JOHANNESBURG, Oct. 25 (Xinhua) -- South African environmental activists took to the streets of the country's major cities over the weekend, urging the government to be proactive at December's United Nations Climate Change Conference in Copenhagen, Denmark.
In Johannesburg, the World Environment Day on Saturday saw a giant statue of former President Nelson Mandela being draped with a banner, urging current President Jacob Zuma to attend the Copenhagen summit in person.
In Cape Town, the famous Table Mountain Cableway was also surrounded by large banners.
Although there has been no official word on whether Zuma will go to Copenhagen, South Africa has mapped out a comprehensive response to climate change.
The country, which is Africa's greatest emitter of greenhouse gases, is widely expected to commit to a carbon emission reduction roadmap at Copenhagen meeting. It will not be a simple rubber stamp when South Africa joins approximately 190 other parties updating their commitments to the United Nations Framework Convention on Climate Change (UNFCCC).
While there is almost a universal agreement on the need to cut carbon emissions, South Africa sides with other developing nations in asking that developing nations be compensated if they set limits.
The crux of the argument is that developed nations have already caused most of the environmental damage to get where they are now, and they are still the major polluters. They can not reasonably expect nations which are still trying to develop their infrastructure and other facets, to cut back on carbon emissions, at least not without compensation.
Graciela Chichilnisky, an economics professor at Columbia University who helped design the Kyoto Protocol's international carbon market, said earlier this month that 60 percent of all carbon emissions come from rich industrial nations that house only 20 percent of the world's population but use most of its resources.
In Africa, South Africa is the most industrialized country and its economy is also the largest economy on the continent. Most of South Africa's electricity is generated from coal-fired power stations. Thus the government has identified electricity as providing the greatest potential for mitigation, which here means reducing carbon emissions.
In notes prepared for a video-link discussion before December's summit, the South African government said the country, like other emerging and developing countries, has not been spared from the potentially severe impacts of climate change.
For example, in the last two decades or so, South Africa has experienced a number of climatic hazards. The most serious ones have been dry spells, seasonal droughts, intense rainfall, riverine floods and flash floods.
In fact, droughts and floods have increased in frequency, intensity and magnitude over the past two or three decades in the southern African region.
They have adversely impacted on food and water security, water quality, energy and sustainable livelihoods of the most rural communities. Currently, the majority of rural communities are experiencing chronic food deficits in many parts of the region on a year-round basis because of the effects of floods and droughts.

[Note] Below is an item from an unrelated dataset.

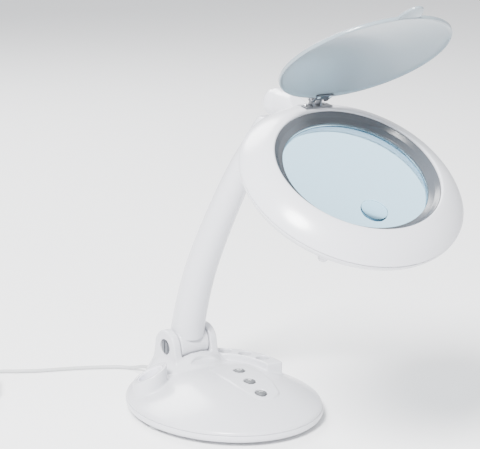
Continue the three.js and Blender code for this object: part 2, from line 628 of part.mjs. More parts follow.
function hingeLeaf() {
  const [left, right] = [LEAF_SIDES[0][0], LEAF_SIDES[1][1]];
  return without(joined([
    block(left, right, RIVET_Y - 2.6, -1.4, LEAF_Z, LEAF_Z + 1.1),
    ...LEAF_SIDES.map(([a, b]) => crossBar(2.3, a, b, 16)),
    ...LEAF_SIDES.map(([a, b]) => block(a, b, -2.2, 0, LEAF_Z, 0.6)),
  ]), [
    crossBar(1.1 + GAP / 2, -20, 20, 12),
    crossBar(3.1, LEAF_SIDES[0][1], LEAF_SIDES[1][0], 16),
    block(LEAF_SIDES[0][1], LEAF_SIDES[1][0], -5, 1, LEAF_Z - 2, LEAF_Z + 2),
    ...rivetHoles(1.1, -9, 9),
  ]);
}

class SpringLine extends THREE.Curve {
  getPoint(t, target = new THREE.Vector3()) {
    const a = 2 * Math.PI * 3 * t;
    return target.set(-4.1 + 4 * t, 2 * Math.cos(a), 2 * Math.sin(a));
  }
}

function roundLine(curve, r, steps, curveSegments) {
  const shape = new THREE.Shape();
  shape.absarc(0, 0, r, 0, 2 * Math.PI, false);
  return solid(new THREE.ExtrudeGeometry(shape, { steps, bevelEnabled: false, curveSegments, extrudePath: curve }));
}

const torsionSpring = () => roundLine(new SpringLine(), 0.45, 30, 2);

const lidRivet = (x) => turned([
  [0, LEAF_Z - 1], [1.9, LEAF_Z - 0.3], [0.8, LEAF_Z - 0.3], [0.8, -LID_DROP + 1.2], [0, -LID_DROP + 1.2],
], 12).translate([x, RIVET_Y, 0]);

// A shallow dished disc with a rolled rim and a finger tab at the front.
function lid() {
  const skin = [];
  for (let i = 0; i <= 6; i++) {
    const r = ((LID_R - 1) * i) / 6;
    skin.push([r, 1.6 + LID_RISE * (1 - (r / LID_R) ** 2)]);
  }
  const under = skin.map(([r, z]) => [Math.min(r, LID_R - 2.4), z - LID_WALL]).reverse();
  const disc = turned([...skin, [LID_R, 1], [LID_R, -1], [LID_R - 1.2, -1.4], ...under]);
  const tabShape = new THREE.Shape();
  const [half, root, shoulder] = [TAB_W / 2, -LID_R + 6, -TAB_TIP + 10];
  tabShape.moveTo(half, root);
  tabShape.lineTo(-half, root);
  tabShape.bezierCurveTo(-half, shoulder, -half + 3, -TAB_TIP, 0, -TAB_TIP);
  tabShape.bezierCurveTo(half - 3, -TAB_TIP, half, shoulder, half, root);
  const tab = raised(tabShape, -0.9, 1.1, 8).translate([TAB_X, 0, 0]);
  return without(joined([disc, tab]).translate([0, -LID_REACH, -LID_DROP]), [
    ...rivetHoles(1.1, -6, -LID_DROP + 1.6),
    block(-11, 7, RIVET_Y - 3, 4, -12, LEAF_Z + 1.4),
  ]);
}

// ---- Cord ---------------------------------------------------------------------------------
const cordLead = () =>
  roundLine(new THREE.CatmullRomCurve3(CORD_ROUTE.map((p) => new THREE.Vector3(...p))), CORD_R, 30, 4);

const coilSpan = [COIL.mid - COIL.half, COIL.mid + COIL.half];
const cordCoil = () => tube(...coilSpan, 0.1, COIL.height, 32).translate([COIL.x, COIL.y, 0]);

function cordTie() {
  const [inner, outer] = [coilSpan[0] - 3 * GAP, coilSpan[1] + GAP];
  return block(-4, 4, inner - 1, outer + 1, 0.1, COIL.height + 1.6)
    .subtract(block(-5, 5, inner, outer, -1, COIL.height + GAP))
    .rotate([0, 0, -60]).translate([COIL.x, COIL.y, 0]);
}

// A small plug-in power supply with two flat blades.
function powerSupply() {
  const body = block(-15, 15, -21, 21, 0.2, 24);
  const blades = [-6, 6].map((x) => block(x - 0.8, x + 0.8, -37, -20, 9, 15));
  return joined([body, ...blades]).rotate([0, 0, SUPPLY.turn]).translate([SUPPLY.x, SUPPLY.y, 0]);
}

// ---- Assembly -----------------------------------------------------------------------------
const origin = [0, 0, 0];
const base = group(origin,
  piece("base_pan", basePan(), whitePlastic()),
  piece("ballast_plate", ballast(), castIron()),
  piece("base_shell", baseShell(), whitePlastic()),
  piece("pen_cup", penCup(), innerPlastic()),
  piece("control_board", controlBoard(), boardGreen()),
  piece("strain_relief", strainRelief(), cordPlastic()),
  piece("pivot_bolt", pivotBolt(), steel()),
  piece("pivot_nut", pivotNut(), steel()),
);
const repeated = (parent, spots, name, make, material) =>
  spots.forEach((p, i) => parent.add(group(p, piece(`${name}_${i + 1}`, make(), material()))));
repeated(base, PAN_SCREWS, "pan_screw", panScrew, steel);
repeated(base, FOOT_SPOTS, "foot", foot, rubber);
repeated(base, BOARD_SCREWS, "board_screw", boardScrew, steel);
for (const [name, spot] of Object.entries(BUTTONS)) base.add(piece(name, button(spot), greyPlastic()));

const arm = group(origin,
  piece("arm_foot", armFoot(), whitePlastic()),
  piece("arm_tube", armTube(), whitePlastic()),
  piece("arm_spine", armSpine(), steel()),
  piece("arm_lead", armLead(), cordPlastic()),
  piece("arm_socket", armSocket(), whitePlastic()),
  piece("friction_washer_left", frictionWasher(-1), darkSteel()),
  piece("friction_washer_right", frictionWasher(1), darkSteel()),
);

const lidGroup = group(LID_PIN,
  piece("lid_pin", lidPin(), steel()),
  piece("hinge_leaf", hingeLeaf(), darkSteel()),
  piece("lid_spring", torsionSpring(), steel()),
  piece("lid_rivet_left", lidRivet(RIVETS[0]), steel()),
  piece("lid_rivet_right", lidRivet(RIVETS[1]), steel()),
  piece("lid", lid(), lidPlastic()),
);
lidGroup.rotation.x = -LID_OPEN;

const ring = group(RING_CENTRE,
  piece("head_upper_shell", upperShell(), whitePlastic()),
  piece("head_lower_shell", lowerShell(), whitePlastic()),
  piece("lens_bezel", bezel(), innerPlastic()),
  piece("main_lens", mainLens(), clearGlass()),
  piece("insert_lens", insertLens(), clearGlass()),
  piece("lens_ring", lensRing(), innerPlastic()),
  piece("light_frame", lightFrame(), darkPlastic()),
  piece("led_board", ledBoard(), boardWhite()),
  piece("light_diffuser", diffuserRing(), diffuser()),
  piece("hinge_bracket", hingeBracket(), darkSteel()),
  piece("hinge_screw_left", hingeScrew(hingeScrewSpots[0]), steel()),
  piece("hinge_screw_right", hingeScrew(hingeScrewSpots[1]), steel()),
  piece("hinge_cover", hingeCover(), whitePlastic()),
  lidGroup,
);
repeated(ring, headScrewSpots, "head_screw", headScrew, steel);

const head = group(origin, piece("neck_pin", neckPin(), steel()), ring);
head.rotation.x = TILT;

const neck = group(NECK, piece("neck_knuckle", neckKnuckle(), darkSteel()), head);
neck.rotation.z = SWIVEL;

const cord = group(origin,
  piece("cord_lead", cordLead(), cordPlastic()),
  piece("cord_coil", cordCoil(), cordPlastic()),
  piece("cord_tie", cordTie(), darkPlastic()),
  piece("power_supply", powerSupply(), whitePlastic()),
);

export default group(BASE_CENTRE, base, arm, neck, cord);
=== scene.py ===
import math

import bmesh
import bpy
import numpy as np
from mathutils import Matrix, Vector


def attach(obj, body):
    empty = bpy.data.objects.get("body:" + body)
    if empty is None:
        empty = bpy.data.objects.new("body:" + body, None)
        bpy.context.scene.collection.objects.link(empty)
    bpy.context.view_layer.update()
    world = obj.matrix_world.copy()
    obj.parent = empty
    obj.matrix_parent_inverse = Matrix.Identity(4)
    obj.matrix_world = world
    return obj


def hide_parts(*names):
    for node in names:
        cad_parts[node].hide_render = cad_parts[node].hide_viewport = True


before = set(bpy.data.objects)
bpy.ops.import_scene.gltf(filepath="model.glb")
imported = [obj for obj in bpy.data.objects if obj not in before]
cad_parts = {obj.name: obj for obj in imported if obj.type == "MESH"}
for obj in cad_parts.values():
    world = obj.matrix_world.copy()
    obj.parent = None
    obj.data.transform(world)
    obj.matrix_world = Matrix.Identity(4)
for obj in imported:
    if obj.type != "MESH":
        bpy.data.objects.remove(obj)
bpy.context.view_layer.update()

# ---- Camera -------------------------------------------------------------------------------
# The lamp is looked at from its front left, a little above its own height, through a long lens.
view_data = bpy.data.cameras.new("view")
view_data.sensor_width, view_data.lens = 36.0, 120.4
view = bpy.data.objects.new("view", view_data)
bpy.context.scene.collection.objects.link(view)
bpy.context.scene.camera = view
looked_at = Vector((0.0228, 0.0798, 0.1850))
view.location = Vector((-0.8731, -1.0669, 0.5491))
view.rotation_euler = (looked_at - view.location).to_track_quat("-Z", "Y").to_euler()


# ---- Cord ---------------------------------------------------------------------------------
# A thin round low-voltage lead in satin grey PVC. It leaves the back of the base, drops to the
# table and runs off to the left, where the rest is wound up beside its plug-in power supply.
class Socket:
    """One output of a finish's nodes, with arithmetic that adds Math nodes."""

    def __init__(self, finish, out):
        self.finish, self.out = finish, out

    def _with(self, operation, a, b):
        return self.finish.make("ShaderNodeMath", {"operation": operation}, {0: a, 1: b})

    def __add__(self, other):
        return self._with("ADD", self, other)

    def __mul__(self, other):
        return self._with("MULTIPLY", self, other)

    __radd__, __rmul__ = __add__, __mul__


class Finish:
    """A material under construction: a principled shader and the nodes that feed it."""

    def __init__(self, name, **fixed):
        self.material = bpy.data.materials.new(name)
        self.material.use_nodes = True
        self.tree = self.material.node_tree
        self.shader = self.tree.nodes["Principled BSDF"]
        self.at = self.make("ShaderNodeTexCoord", output="Object")
        for socket, value in fixed.items():
            self.shader.inputs[socket.replace("_", " ")].default_value = value

    def make(self, kind, settings=None, sockets=None, output=0):
        node = self.tree.nodes.new(kind)
        for key, value in (settings or {}).items():
            setattr(node, key, value)
        for key, value in (sockets or {}).items():
            self.feed(node.inputs[key], value)
        return Socket(self, node.outputs[output])

    def feed(self, socket, value):
        if isinstance(value, Socket):
            self.tree.links.new(value.out, socket)
        else:
            socket.default_value = value

    def noise(self, scale, detail=2.0, stretch=(1, 1, 1)):
        at = self.make("ShaderNodeMapping", {}, {"Vector": self.at, "Scale": stretch})
        return self.make("ShaderNodeTexNoise", {}, {"Vector": at, "Scale": scale, "Detail": detail})

    def mix(self, factor, first, second):
        settings = {"data_type": "RGBA", "clamp_factor": True}
        return self.make("ShaderNodeMix", settings, {0: factor, 6: first, 7: second}, output=2)

    def bumped(self, height, depth):
        sockets = {"Distance": depth, "Height": height}
        self.feed(self.shader.inputs["Normal"], self.make("ShaderNodeBump", {}, sockets))
        return self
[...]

This increasing prevalence of recurrent floods and droughts has had far-reaching consequences for poor people in terms of food, water, health and energy in South Africa both in rural and urban areas.

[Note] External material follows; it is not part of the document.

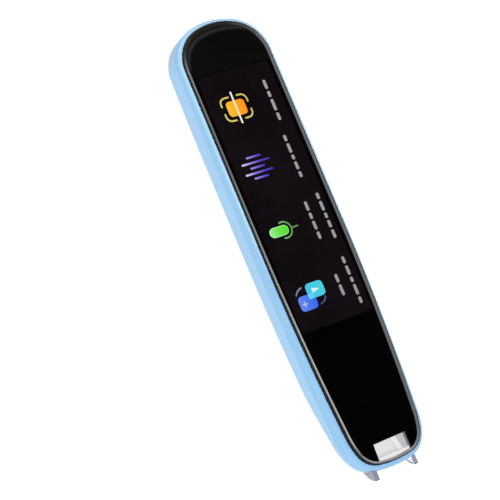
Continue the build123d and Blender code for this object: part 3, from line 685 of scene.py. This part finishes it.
for s, tag in ((1, "right"), (-1, "left")):
    # ramps along both lower corners of the white chamber, in the lighter glowing copy of the liner: painted light
    secs = []
    for y, xc, zf, zw in ((-57.6, 4.0, 3.60, 4.3), (-64.5, 4.0, 5.30, 5.70), (-67.0, 4.02, 5.86, 6.30),
                          (-69.2, 4.12, 6.42, 7.20), (-71.5, 4.25, 7.02, 8.30)):
        secs.append([(s * xc, y, zf), (s * 5.88, y, zw), (s * 5.88, y, zf - 0.35), (s * xc, y, zf - 0.35)])
    loft(f"chamber_ramp_{tag}", secs, "liner_painted_light")
    # a thin sheet on the flat face above each ramp, a little darker as painted shade, and a strip along the crease at
    # the ramp's foot, darker as painted shade there
    secs = []
    for y, zw in ((-57.6, 4.42), (-64.5, 5.82), (-67.0, 6.42), (-69.2, 7.32), (-71.5, 8.42)):
        secs.append([(s * 5.80, y, zw), (s * 5.88, y, zw), (s * 5.88, y, 10.44), (s * 5.80, y, 10.44)])
    loft(f"chamber_painted_shade_wall_{tag}", secs, "liner_painted_shade_wall")
    secs = []
    for y, xc, zf in ((-57.6, 4.0, 3.60), (-64.5, 4.0, 5.30), (-67.0, 4.02, 5.86), (-69.2, 4.12, 6.42),
                      (-71.5, 4.25, 7.02)):
        secs.append([(s * (xc - 0.10), y, zf - 0.1), (s * (xc + 0.12), y, zf - 0.1), (s * (xc + 0.12), y, zf + 0.10),
                     (s * (xc - 0.10), y, zf + 0.06)])
    loft(f"chamber_painted_crease_shade_{tag}", secs, "liner_painted_crease_shade")
# the chamber's front lip, in the lighter glowing copy of the liner: painted light
loft("chamber_lip", [[(x, -70.95, 10.10), (x, -71.68, 10.10), (x, -71.68, 10.46), (x, -71.10, 10.46)]
                     for x in (-5.86, 5.86)], "liner_painted_light", bevel=0.08)
# white strip under the front edge of the glass, out to the ring: a thin sheet in the lighter glowing copy of the
# liner, painted light
front = [(x, y) for x, y in outline(-RING_IN - 0.09, RING_TIP) if y < 0 and abs(x) < 6.38]
front.sort()
loft("chamber_painted_light_strip", [[(x, -71.60, 10.535), (x, y, 10.535), (x, y, 10.595), (x, -71.60, 10.595)]
                             for x, y in front], "liner_painted_light")

# ------------------------------------------------------------------ clear nib
def nib_piece():
    """Two fins joined by a bar, with softened edges; the faces carry painted light and shade: the left fin's sides
    stay clear, the right fin's sides are painted near white and glow, the top, back and other cross faces are painted
    darker, and the edges and a line along the right fin's inner lower front are painted darkest.
    """
    fin_x, t, top = 7.32, 1.45, 9.24
    lows = {-1: ((-76.98, 9.0), (-75.75, 5.95), (-73.15, 3.75)), 1: ((-76.88, 8.9), (-75.45, 6.25), (-73.20, 4.10))}
    parts = []
    for s in (-1, 1):
        (y2, z2), (y1, z1), (y0, z0) = lows[s]
        profile = [(-65.0, 7.1), (-72.55, 7.1), (-72.85, 4.9), (y0, z0)]
        # lower front curve
        den = 2 * (y0 * (z1 - z2) + y1 * (z2 - z0) + y2 * (z0 - z1))
        cy = ((y0 ** 2 + z0 ** 2) * (z1 - z2) + (y1 ** 2 + z1 ** 2) * (z2 - z0)
              + (y2 ** 2 + z2 ** 2) * (z0 - z1)) / den
        cz = ((y0 ** 2 + z0 ** 2) * (y2 - y1) + (y1 ** 2 + z1 ** 2) * (y0 - y2)
              + (y2 ** 2 + z2 ** 2) * (y1 - y0)) / den
        r = math.hypot(y0 - cy, z0 - cz)
        a0, a1 = math.atan2(z0 - cz, y0 - cy), math.atan2(z2 - cz, y2 - cy)
        if a0 - a1 > math.pi:
            a0 -= 2 * math.pi
        if a1 - a0 > math.pi:
            a1 -= 2 * math.pi
        profile += [(cy + r * math.cos(a0 + (a1 - a0) * k / 14), cz + r * math.sin(a0 + (a1 - a0) * k / 14))
                    for k in range(1, 15)]
        profile += [(y2, top - 0.20), (y2 + 0.06, top - 0.06), (y2 + 0.20, top), (-73.30, top), (-73.30, 8.65),
                    (-65.0, 8.65)]
        x0, x1 = s * fin_x - t / 2, s * fin_x + t / 2
        parts.append(([[(x0, y, z) for y, z in profile], [(x1, y, z) for y, z in profile]]))
    bar = [[(x, -73.20, 7.35), (x, -72.40, 7.35), (x, -72.40, 8.65), (x, -73.20, 8.65)] for x in (-6.59, 6.59)]
    bm = bmesh.new()
    for rows in parts + [bar]:
        vs = [[bm.verts.new(Vector(p) * MM) for p in row] for row in rows]
        m = len(vs[0])
        for i in range(m):
            j = (i + 1) % m
            bm.faces.new((vs[0][i], vs[0][j], vs[1][j], vs[1][i]))
        bm.faces.new(vs[0][::-1])
        bm.faces.new(vs[1])
    bmesh.ops.recalc_face_normals(bm, faces=bm.faces)
    sharp = [e for e in bm.edges if e.calc_face_angle(0) > 0.6]
    res = bmesh.ops.bevel(bm, geom=sharp, offset=0.10 * MM, segments=3, profile=0.5, affect="EDGES",
                          clamp_overlap=True)
    edge_faces = set(res["faces"])
    inner = [f for f in bm.faces if f not in edge_faces and f.normal.x < -0.9
             and 6.0 * MM < f.calc_center_median().x < 7.2 * MM and f.calc_area() > 4 * MM * MM]
    res = bmesh.ops.inset_region(bm, faces=inner, thickness=0.34 * MM, use_even_offset=True)
    for f in res["faces"]:
        c = f.calc_center_median() / MM
        if c.y < -73.2 and c.z < 8.6 and c.y < -72.0 - (c.z - 3.5) * 0.45:
            edge_faces.add(f)
    mesh = bpy.data.meshes.new("scan_nib_clear")
    flags = []
    bm.faces.ensure_lookup_table()
    for f in bm.faces:
        f.smooth = True
        c = f.calc_center_median()
        # each face takes one of the painted copies: edges darkest, the left fin's sides clear, the right fin's sides
        # near white and glowing, the rest darker
        if f in edge_faces:
            flags.append(2)
        elif abs(f.normal.x) > 0.7:
            flags.append(0 if c.x < 0 else 3)
        else:
            flags.append(1)
    bm.to_mesh(mesh)
    bm.free()
    for k in ("nib_side", "nib_top", "nib_edge", "nib_inner"):
        mesh.materials.append(M[k])
    for p, k in zip(mesh.polygons, flags):
        p.material_index = k
    mesh.set_sharp_from_angle(angle=math.radians(40))
    o = new_object("scan_nib_clear", mesh)
    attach(o, "nib")
    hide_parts("scan_nib")
    return o


nib_piece()


def spring_piece():
    """The nib's two return springs: closed wire coils between the slider and the casing's stop."""
    y0, y1, r, wire, turns, sides = -48.98, -44.82, 1.15, 0.16, 4.5, 10
    n = int(turns * 24)
    verts, faces = [], []
    for sx in (-1, 1):
        base = len(verts)
        for i in range(n + 1):
            a = 2 * math.pi * turns * i / n
            # the pitch closes up at both ends, as on a squared spring
            f = i / n
            y = y0 + (y1 - y0) * (f + 0.045 * math.sin(4 * math.pi * f))
            out = Vector((math.cos(a), 0, math.sin(a)))
            for k in range(sides):
                b = 2 * math.pi * k / sides
                c = out * (r + wire * math.cos(b)) + Vector((sx * 5.2, y + wire * math.sin(b), 6.0))
                verts.append(c * MM)
        for i in range(n):
            for k in range(sides):
                m = (k + 1) % sides
                a, b = base + i * sides, base + (i + 1) * sides
                faces.append((a + k, b + k, b + m, a + m))
        faces.append(tuple(base + k for k in range(sides)))
        faces.append(tuple(base + n * sides + k for k in range(sides))[::-1])
    mesh = bpy.data.meshes.new("nib_spring_coils")
    mesh.from_pydata(verts, [], faces)
    bm = bmesh.new()
    bm.from_mesh(mesh)
    bmesh.ops.recalc_face_normals(bm, faces=bm.faces)
    bm.to_mesh(mesh)
    bm.free()
    for q in mesh.polygons:
        q.use_smooth = True
    mesh.materials.append(M["spring"])
    o = new_object("nib_spring_coils", mesh)
    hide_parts("nib_springs")
    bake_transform(o)


spring_piece()

# ------------------------------------------------------------------ charging port contacts
bm = bmesh.new()
for side in (-1, 1):
    for k in range(12):
        x = -2.75 + 5.5 * k / 11
        z = 5.98 + side * 0.355
        bmesh.ops.create_cube(bm, size=1.0, matrix=Matrix.Translation(Vector((x, 70.6, z)) * MM)
                              @ Matrix.Diagonal((0.26 * MM, 3.2 * MM, 0.03 * MM, 1)))
bmesh.ops.bevel(bm, geom=list(bm.edges), offset=0.008 * MM, segments=1, affect="EDGES")
mesh = bpy.data.meshes.new("port_contacts")
bm.to_mesh(mesh)
bm.free()
mesh.materials.append(M["gold"])
contacts = new_object("port_contacts", mesh)
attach(contacts, "pen")

# ------------------------------------------------------------------ floor, light, camera
bm = bmesh.new()
bmesh.ops.create_grid(bm, x_segments=8, y_segments=8, size=2.0)
mesh = bpy.data.meshes.new("floor")
bm.to_mesh(mesh)
bm.free()
mesh.materials.append(procedural("pale_floor", (0.10, 0.10, 0.10), 0.75, vary=0.004, scale=8, bump=0.0, spec=0.1,
                                 strength=9.5))
floor = new_object("floor", mesh)
floor.location.z = -0.00002


def studio():
    """Plain soft studio light: a pale horizon that fades upwards, and soft patches."""
    w = bpy.data.worlds.new("studio")
    scene.world = w
    w.use_nodes = True
    nt = w.node_tree
    bg = nt.nodes["Background"]
    tc = nt.nodes.new("ShaderNodeTexCoord")
    sep = nt.nodes.new("ShaderNodeSeparateXYZ")
    nt.links.new(tc.outputs["Generated"], sep.inputs["Vector"])

    def levels(src, stops):
        ramp = nt.nodes.new("ShaderNodeValToRGB")
        el = ramp.color_ramp.elements
        for i, (pos, v) in enumerate(stops):
            e = el[i] if i < 2 else el.new(pos)
            e.position, e.color = pos, (v, v, v, 1)
        nt.links.new(src, ramp.inputs["Fac"])
        return ramp.outputs["Color"]

    def math_node(op, a, b):
        n = nt.nodes.new("ShaderNodeMath")
        n.operation = op
        for i, q in enumerate((a, b)):
            if isinstance(q, (int, float)):
                n.inputs[i].default_value = q
            else:
                nt.links.new(q, n.inputs[i])
        return n.outputs["Value"]

    def fade(src, a, b, lo, hi):
        n = nt.nodes.new("ShaderNodeMapRange")
        n.interpolation_type = "SMOOTHSTEP"
        n.inputs["From Min"].default_value, n.inputs["From Max"].default_value = a, b
        n.inputs["To Min"].default_value, n.inputs["To Max"].default_value = lo, hi
        nt.links.new(src, n.inputs["Value"])
        return n.outputs["Result"]

    sky = levels(sep.outputs["Z"], SKY)
    # the right-hand horizon has its own levels: pale towards the tip, dimmer towards the tail
    side = levels(sep.outputs["Y"], RIGHT)
    mask = math_node("MULTIPLY", fade(sep.outputs["X"], 0.78, 0.90, 0.0, 1.0),
                     fade(sep.outputs["Z"], 0.240, 0.280, 1.0, 0.0))
    total = math_node("ADD", math_node("MULTIPLY", sky, math_node("SUBTRACT", 1.0, mask)),
                      math_node("MULTIPLY", side, mask))

    def patch(direction, inner, outer, level):
        v = Vector(direction).normalized()
        n = nt.nodes.new("ShaderNodeVectorMath")
        n.operation = "DOT_PRODUCT"
        n.inputs[1].default_value = v
        nt.links.new(tc.outputs["Generated"], n.inputs[0])
        return fade(n.outputs["Value"], math.cos(math.radians(outer)), math.cos(math.radians(inner)), 0.0, level)

    # dark band above the right-hand horizon
    dark = math_node("MULTIPLY", fade(sep.outputs["X"], 0.40, 0.55, 0.0, 0.92),
                     fade(sep.outputs["Z"], 0.25, 0.30, 0.0, 1.0))
    total = math_node("MULTIPLY", total, math_node("SUBTRACT", 1.0, dark))
    for direction, inner, outer, level in PATCHES:
        total = math_node("MAXIMUM", total, patch(direction, inner, outer, level))
    bg.inputs["Strength"].default_value = 1.0
    nt.links.new(total, bg.inputs["Color"])


SKY = [(0.0, 0.30), (0.20, 0.26), (0.42, 0.18), (0.58, 0.08), (0.70, 0.03), (0.82, 0.008)]
RIGHT = [(0.0, 0.70), (0.085, 0.66), (0.115, 0.58), (0.135, 0.38), (0.155, 0.27), (0.19, 0.22), (0.25, 0.15)]
PATCHES = [
    # a pale arc round the far end, seen in the ring at the tip
    ((0.90, 0.31, 0.30), 5, 9, 0.46),
    ((0.84, 0.41, 0.35), 5, 9, 0.48),
    ((0.76, 0.49, 0.42), 6, 10, 0.50),
    ((0.66, 0.56, 0.50), 6, 10, 0.56),
    ((0.54, 0.61, 0.57), 6, 10, 0.56),
    ((0.43, 0.64, 0.64), 6, 10, 0.50),
    ((0.30, 0.64, 0.70), 6, 10, 0.44),
    ((0.15, 0.60, 0.78), 6, 11, 0.36),
    ((-0.01, 0.51, 0.86), 6, 11, 0.30),
    ((-0.14, 0.36, 0.92), 6, 11, 0.25),
    ((-0.30, 0.04, 0.95), 12, 20, 0.19),      # dim patch overhead, seen in the ring's right-hand side
    # dim patches behind the tail, seen in the ring there
    ((-0.10, -0.22, 0.97), 7, 13, 0.10),
    ((0.12, -0.40, 0.91), 8, 14, 0.085),
    ((0.50, -0.44, 0.74), 14, 24, 0.028),
    ((0.88, -0.16, 0.44), 10, 18, 0.035),
]
studio()

key = bpy.data.lights.new("key", "AREA")
key.shape = "SQUARE"
key.size = 0.45
key.energy = 10.5
key_obj = bpy.data.objects.new("key", key)
scene.collection.objects.link(key_obj)
key_dir = Vector((-0.26, -0.20, 0.94)).normalized()
key_obj.location = key_dir * 0.9
key_obj.rotation_euler = key_dir.to_track_quat("Z", "Y").to_euler()
key_obj.visible_glossy = False

cam = bpy.data.cameras.new("camera")
cam.sensor_width = 36.0
cam.lens = 1650.0 * 36.0 / 500.0
cam.clip_start, cam.clip_end = 0.02, 20.0
cam_obj = bpy.data.objects.new("camera", cam)
scene.collection.objects.link(cam_obj)
CR = Vector((0.833828, -0.380944, 0.399516))
CD = Vector((-0.276831, -0.914707, -0.294411))
CF = Vector((0.477594, 0.134890, -0.868164))
rot = Matrix((CR, -CD, -CF)).transposed().to_4x4()
cam_obj.matrix_world = Matrix.Translation(Vector((-256.644, -65.862, 443.840)) * MM) @ rot
scene.camera = cam_obj
scene.view_settings.view_transform = "Standard"
scene.cycles.use_denoising = True

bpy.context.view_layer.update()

The plight of the poor who dwell in informal settlements on the Cape Flats, near Cape Town, is, according to the government, "indeed a stark reminder of the fact that the world's poorest people are the most vulnerable to the increasingly frequent natural disasters such as flooding and droughts attributed to climate change."
Thus, climate change poses a serious threat to sustainable development in South Africa, largely due to the lack of capacity to manage the impacts of global climate change on the most vulnerable that sadly appear to constitute the vast majority of the South African population.
South Africa has acknowledged its role in the emission of greenhouse gases (GHGs) through its excessive dependence on coal. It has noted the immediate need for the country to move from being an energy-intensive economy to a low-carbon growth economy.
Current and proposed interventions on the ground for mitigating climate change have mainly focused on the energy sector due to the increasing realization that energy production is the primary and major route for GHG emissions in South Africa.
This has culminated in the formulation and adoption of various interventions, including the White Paper on the Renewable Energy Policy for South Africa, by the Department of Minerals and Energy, which aims to realize energy security through progressive switch from fossil fuels to renewable energy resources such as biomass, hydro, solar and wind.
The National Climate Change Response Strategy for South Africa does not only perceive energy-induced climate change as a threat to sustainable development, but also as an opportunity for realizing sustainable development, especially when activities for climate change mitigation are linked to poverty eradication and human capital development.
The collaborative approaches proposed for mitigating and/or managing the impacts of climate change in the National Climate Change Response Strategy for South Africa, reflecting such a perception in the government.
The investment opportunities created by the Clean Development Mechanism projects and the associated skills development initiatives and recruitment offers provided by these projects demonstrated the strategic opportunities that South Africa has for harnessing sustainable development through appropriate climate change interventions.
Having signed the convention, South Africa was obliged to fulfill certain commitments, including the launching of a Country Study Programme, which it did in 1997.
South Africa prepared an Initial National Communication on Climate Change in 2000, as required by Article 12 of the UNFCCC. Right now it is preparing its Second National Communication which is expected to be submitted by 2011.